Unlike in years past, Oliver has used the same starting lineup in six of the seven games. That quintet includes senior guards Lance Ortiz (13.3 ppg, 5.3 apg) and Marlon Pierce (9.7 ppg, 4.7 rpg, 4.4 apg), junior guard-forward Renardo Bass, senior forward David Reichel (7.7 ppg) and senior center Michael Earl (10.9 ppg, 5.9 rpg).
Junior guard Steve Gaston has provided a spark off the bench, scoring 15 in the Coyotes last contest.
The Coyotes will also be bolstered by the return of 6-foot-5 senior forward-center Joseph Tillman. He had only one quarter of eligibility remaining so he sat out the fall but is now able to play with the posting of grades this week.
Azuza Pacific, which competes in the Golden State Athletic Conference, is coming off a 29-7 mark in 2006-2007. They are just above .500 this season despite boasting a roster that includes five Division I bouncebacks.
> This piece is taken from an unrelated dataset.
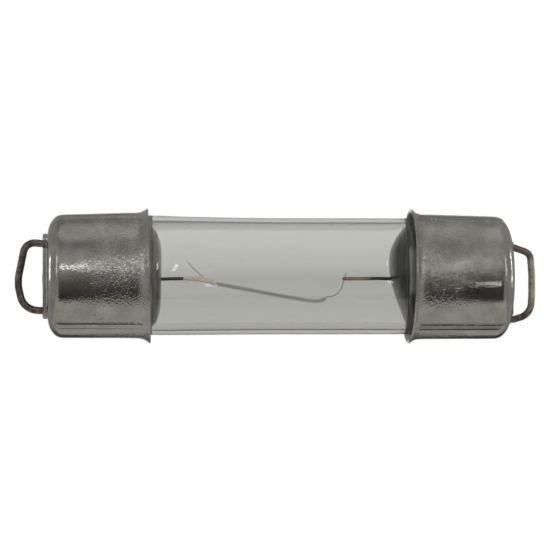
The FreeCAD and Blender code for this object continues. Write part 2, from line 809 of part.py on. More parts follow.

Among those is Upland High School product Todd Martin (9.3 ppg, 4.7 rpg), a 6-7 senior forward who came over from Troy State after his sophomore year. Other key players are 6-5 senior Davon Roberts (13.3 ppg, 6 rpg), who played previously at Sacramento State, and 6-2 sophomore guard Mike Danielian (12.3 ppg), who moved over from Cal State Fullerton.
The Cougars are directed by first-year coach Justin Leslie who had been the top assistant the last five years and played for that head coach Bill Odell.
“Anyone that thinks this is going to be an easy game because it isn’t a CCAA school is wrong,” Oliver said. “They play in a very good conference. Those top teams are just as good as the better teams in ours.”
The Coyotes will then turn their attention back to Division II play with games Tuesday and Wednesday against Central Washington and Western Washington in the Great West Shootout in Las Vegas.